* **INSTRUCTION**: Repeat exactly what appears from the opening line of the listing to the line with "20, 68)) / 2", inclusive.

--- BEGIN ---

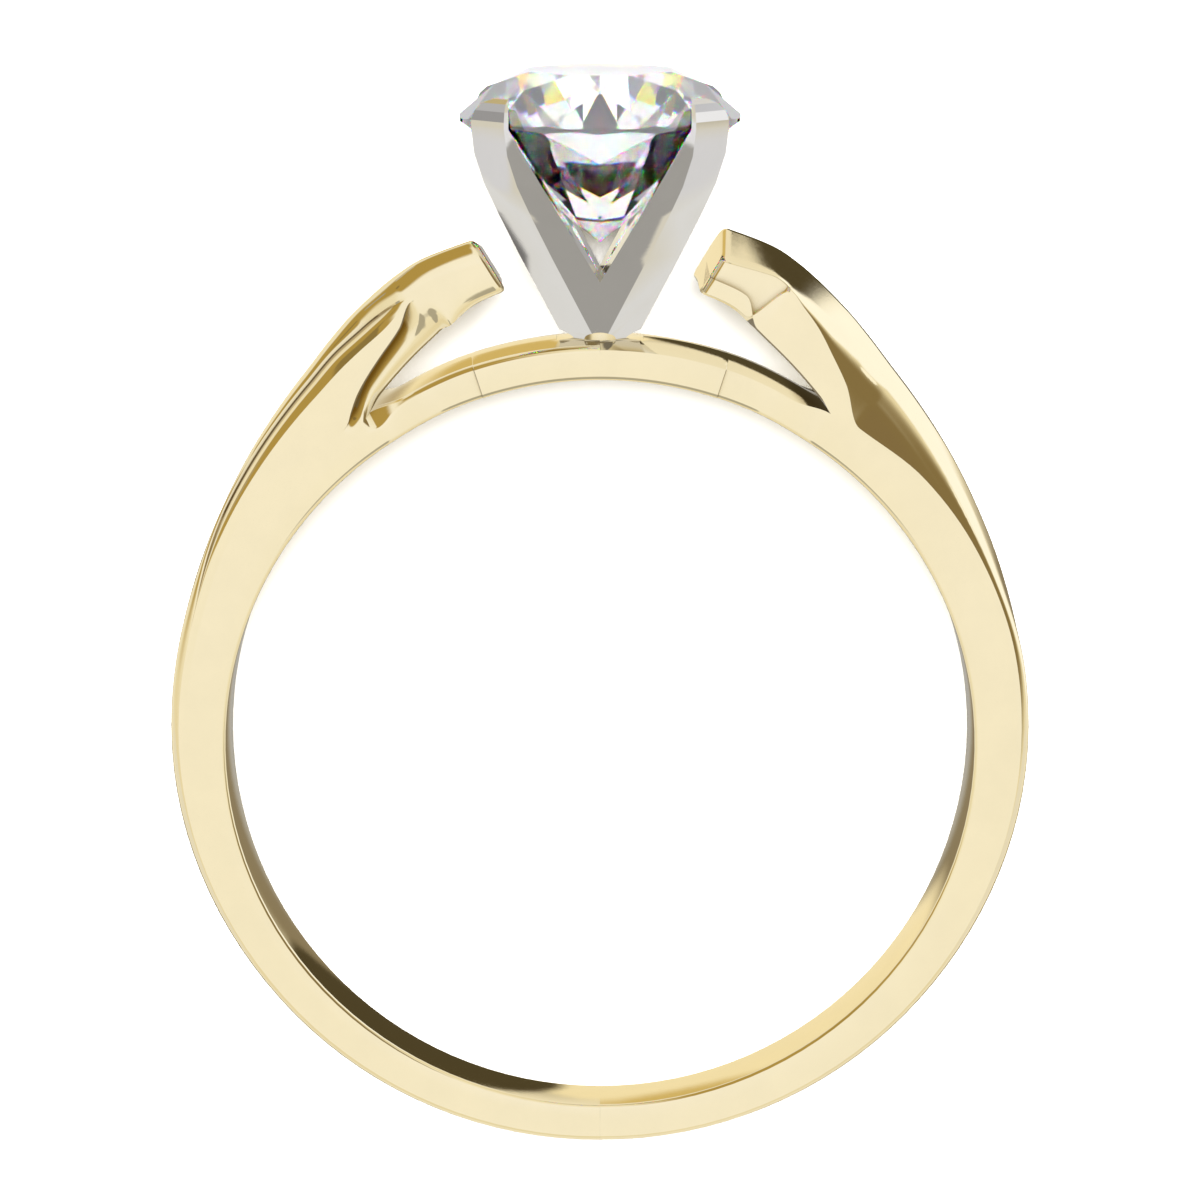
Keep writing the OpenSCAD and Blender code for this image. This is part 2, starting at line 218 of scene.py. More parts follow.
def pocket(a):
    return POCKET_DEPTH * ease(a, 54.8, 58.5) * (1 - ease(a, 69.8, KNUCKLE_A))


def lift(a):
    return POCKET_LIFT * ease(a, CROTCH_A, 59) * (1 - ease(a, 69.8, KNUCKLE_A))


def tuck(a):
    return ease(a, 70.5, 74)


def crown_at(a):
    return CROWN * ease(a, 0, 20) * (1 - ease(a, 46, 56))


def crest_y(a):
    return -1.1 * ease(a, 48, 77)


def half_w(a):
    return (BAND_W_BOTTOM + (BAND_W_SIDE - BAND_W_BOTTOM) * ease(a, -78, 24)
            + (SHOULDER_W - BAND_W_SIDE) * ease(a, 20, 68)) / 2


def blended(p, q, u):
    return [tuple(mix(m, n, u) for m, n in zip(a, b)) for a, b in zip(p, q)]


# A section is a list of corners (height over the finger hole, place across, reach of its rounding).
# A corner is drawn with ARC points. One without a reach is a single point, and a reach of 0 is also
# marked as a sharp edge.
ARC = 6


def rounded(corners):
    """The corners' outline, each rounded by a curve that stays clear of its neighbours."""
    outline = []
    for i, (h, y, reach) in enumerate(corners):
        if not reach:
            outline.append((h, y))
            continue
        here = Vector((h, y))
        ends = []
        for other in (corners[i - 1], corners[(i + 1) % len(corners)]):
            way = Vector(other[:2]) - here
            room = max(0.48 * way.length, way.length - (other[2] or 0) - 0.01)
            ends.append(here + way.normalized() * min(reach, room) if way.length > 1e-9 else here)
        for k in range(ARC):
            t = k / (ARC - 1)
            outline.append(tuple(ends[0] * (1 - t) ** 2 + here * 2 * t * (1 - t) + ends[1] * t * t))
    return outline


def evened(outline):
    """As many points, evenly spaced, on the outline averaged with its mirror image.

    Both halves meet there.
    """
    n = len(outline)
    closed = np.array(list(outline) + [outline[0]])
    run = np.concatenate([[0], np.cumsum(np.linalg.norm(np.diff(closed, axis=0), axis=1))])
    spread = np.arange(n) * run[-1] / n
    points = np.stack([np.interp(spread, run, closed[:, k]) for k in (0, 1)], axis=1)
    mirror = points[-np.arange(n) % n] * (1, -1)
    return [tuple(p) for p in (points + mirror) / 2]


def sharp_points(corners):
    """Places in the outline of the corners that are sharp edges."""
    count, found = 0, set()
    for *_, reach in corners:
        if reach == 0:
            found.add(count)
        count += ARC if reach else 1
    return found


def front_corners(a):
    """From the bridge's parting to the crest: roll, hook line, leaf, its outer edge, upper strand."""
    w, d = half_w(a), pocket(a)
    f, low, r = front_edge(a), underside(a), rail(a)
    k = ease(a, 30, POCKET_A)
    split = mix(0.45 * f, low + lift(a), k)
    p = mix(0.85 * f, max(pocket_edge(a), low + 0.12), k)
    crown = crown_at(a)
    wall = ease(a, POCKET_A, 55.5) * (1 - ease(a, 66.5, 69)) * min(1, (p - split) / 0.5)
    lower = [(split, -w + d + 0.2 * tuck(a), None),
             (mix(split, p, 0.1), -w + 0.5 * d + 0.05 * tuck(a), 0.15),
             (mix(split, p, 0.5), -w + 0.05 * wall, 0.3),
             (p - 0.01 - 0.04 * wall, -w + 0.26 * wall, 0),
             (p, -w, 0)]
    drop = STRAND_DROP * ease(a, 14, 42) * (1 - ease(a, 61, 68.5))
    face = -w + drop
    brow = max(foot(a) + 0.09, r - RIM_ROUND)
    shoulder = [(f, -w + crown, 0),
                (mix(f, foot(a), 0.72), -w + 0.3 * drop, 0.1),
                (foot(a), face + 0.4 * drop, 0),
                (foot(a) + 0.05, face, 0),
                (brow, face, 0.02),
                (r, face + 0.03, RIM_ROUND)]
    turn = (mix(f, r, 0.9), -w + 0.12)
    plain = [(mix(f, turn[0], u), mix(-w + crown, turn[1], u), reach)
             for u, reach in ((0, 0), (0.02, 0.01), (0.04, 0), (0.06, 0), (0.08, 0.01), (1, 0.22))]
    return lower + blended(plain, shoulder, ease(a, 14, 34)) + [(r, crest_y(a), 0.1)]


def back_corners(a):
    """From the crest to the back: outer slope, back edge, and the step at the knuckle."""
    w, r, b = half_w(a), rail(a), back_edge(a)
    turn_h = min(max(at(TURN, 1, a), b + 0.03), r - 0.05)
    turn_y = w - (turn_h - b) / math.tan(math.radians(BACK_SLOPE)) - 0.02
    crown = crown_at(a)
    behind = BACK_STEP * ease(a, 69.3, 70)
    part = mix(b - 0.05, underside(a) + 0.12, ease(a, 69.5, 72.6))
    slope = [(turn_h, turn_y, 0.6), (b, w - crown - behind, 0)]
    plain = [(mix(b, r, 0.9), w - 0.12, 0.22), (b, w - crown, 0)]
    return blended(plain, slope, ease(a, 10, 30)) + [(part, w - crown - behind, 0.01),
                                                      (part - 0.03, w - crown, 0.01)]


def hole_corner(w):
    return [(0, w - 0.5 * CROWN, COMFORT_R)]


def mirrored(corners):
    return [(h, -y, reach) for h, y, reach in corners]


def band_corners(a):
    """Whole section of the band, from the middle of the finger hole round the front to the back."""
    w = half_w(a)
    k = ease(a, 30, POCKET_A)
    edge = mix(0.3 * front_edge(a), 0.45, k)
    back_split = mix(0.45 * back_edge(a), min(underside(CROTCH_A), back_edge(a) - 0.25), k)
    return ([(0, 0, None)] + mirrored(hole_corner(w)) + [(edge, -w, 0.05)]
            + front_corners(a) + back_corners(a) + [(back_split, w, None)] + hole_corner(w))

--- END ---

* **OUTPUT FOR THIS TASK**:
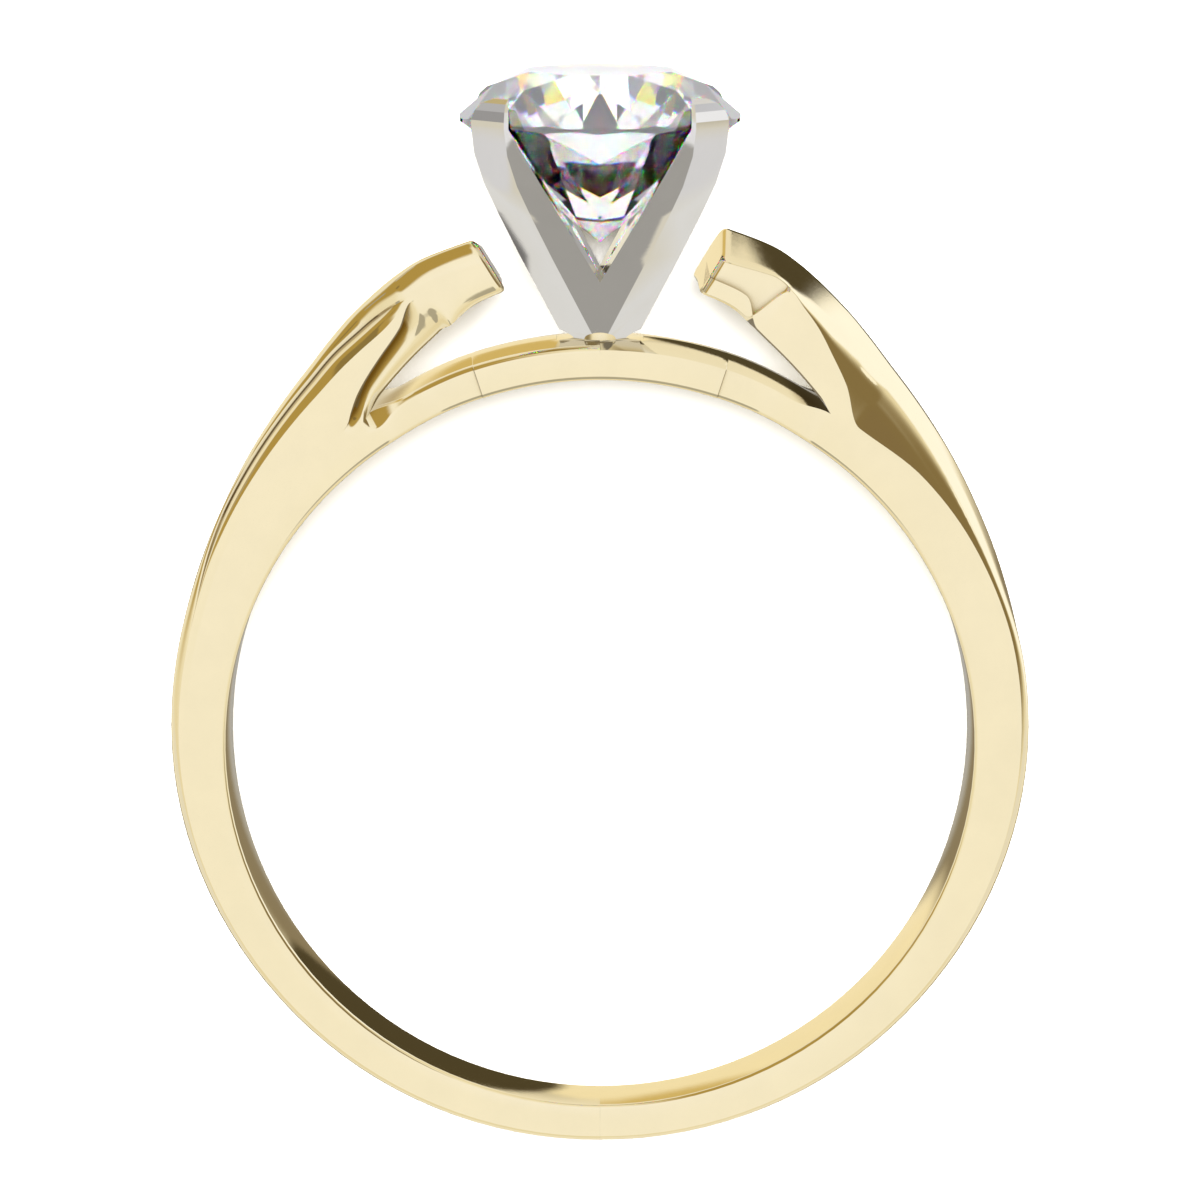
Keep writing the OpenSCAD and Blender code for this image. This is part 2, starting at line 218 of scene.py. More parts follow.
def pocket(a):
    return POCKET_DEPTH * ease(a, 54.8, 58.5) * (1 - ease(a, 69.8, KNUCKLE_A))


def lift(a):
    return POCKET_LIFT * ease(a, CROTCH_A, 59) * (1 - ease(a, 69.8, KNUCKLE_A))


def tuck(a):
    return ease(a, 70.5, 74)


def crown_at(a):
    return CROWN * ease(a, 0, 20) * (1 - ease(a, 46, 56))


def crest_y(a):
    return -1.1 * ease(a, 48, 77)


def half_w(a):
    return (BAND_W_BOTTOM + (BAND_W_SIDE - BAND_W_BOTTOM) * ease(a, -78, 24)
            + (SHOULDER_W - BAND_W_SIDE) * ease(a, 20, 68)) / 2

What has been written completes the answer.